The table list This contains a list of all the tables recognized in the document. Clicking on any one of them will load the selected table in the data grid on the right.

Grouped Tables

By default, Kingfisher can extract all structured data in a PDF file and write it to a “.csv” or “.xlsx” file. We also understand that users might not want to extract all the tables found in a document or the user might want to group some similar tables into one group with a common header.

Because of the issues raised in the paragraph above, we have decided to give the user the ability to group/exclude tables and edit the headers. The following sections will explain this in more depth.

Grouping Criteria

This section explains how users can group various tables based on the grouping criteria offered by Kingfisher.

  • Header Rows: If you are writing a group of say 5 tables to a “.csv” file, the table header will be repeated for each table thus the final CSV file won’t be very clean. As result, Kingfisher will skip the first “n” rows provided in the header rows control.

Group by Column Count

This is a straight forward option; it groups all the tables with the same number of columns. This option will also allow to change the provide the header rows (See 1.2.3).

Where the rows below are the same

This criterion will check all the tables for the row specified and group the tables based on identical rows. The example below will group all the tables with the same first row as one group.
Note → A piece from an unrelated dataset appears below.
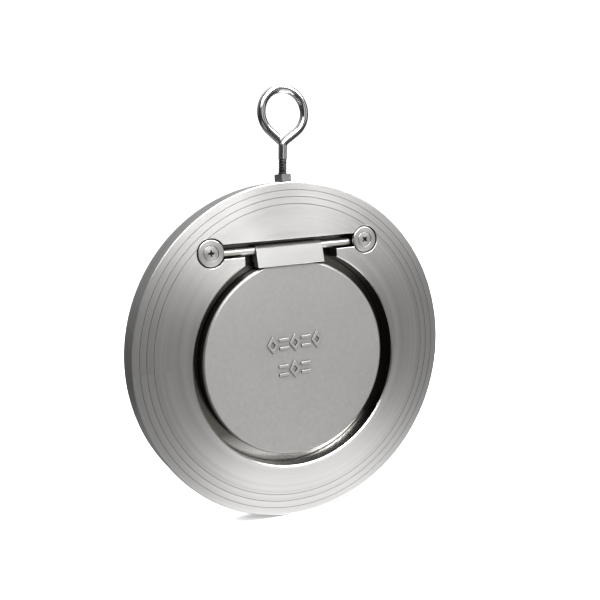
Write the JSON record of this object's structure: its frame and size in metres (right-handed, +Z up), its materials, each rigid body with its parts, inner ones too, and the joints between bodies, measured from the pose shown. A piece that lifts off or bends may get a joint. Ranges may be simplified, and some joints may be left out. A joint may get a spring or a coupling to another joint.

Unfortunately, you can’t save headers for this type of criteria, this is because the table types recognized here are not very predictable and will vary across different files. We decided to disable that feature to avoid putting wrong headers on tables.

Checking the Use Row as Header Check Box will use the Row Matched as the header row.

Where the cells below are the same

This is the same as the previous option, the only difference is that it compares a single cell instead of the whole row. Unfortunately, you can’t save headers for this type of criteria, this is because the table types recognized here are not very predictable and will vary across different files. We decided to disable that feature to avoid putting wrong headers on tables.

Checking the Use Row as Header Check Box will use the Row Matched as the header row.

Where cells below match expression

This option groups all the tables where the cells provided below matches the Regular Expression given. Note, you can use the ‘+’ button to add more items

This option will also allow to change the provide the header rows (See 1.2.3).

Checking the Use Row as Header Check Box will use the Row Matched as the header row.

Where Columns below match expression

This option groups all the tables where the columns provided below matches the Regular Expression given. Note, you can use the ‘+’ button to add more items

This option will also allow to change the provide the header rows (See 1.2.3).

Checking the Use Row as Header Check Box will use the Row Matched as the header row.

Exclusion criteria

Kingfisher also allows the Users to exclude table with characteristics they are not interested in, to use this feature you will have click on the “Show Exclusion Criteria” Expander to view the various option

Exclude by Table ID

This option will exclude all the tables that their ID’s are provided below.

Exclude cells below match expression

This option excludes all the tables where the cell provided below matches the Regular Expression given. Note, you can use the ‘+’ button to add more items

Exclude Where Columns below match expression

This option excludes all the tables where the columns provided below matches the Regular Expression given. Note, you can use the ‘+’ button to add more items.

Data grid

The main use of the data grid is to show the users the data that has been extracted from the PDF file, you can also use it to Edit headers (If the pen symbol appears next to the header) as shown Below. After editing, just click the save job button.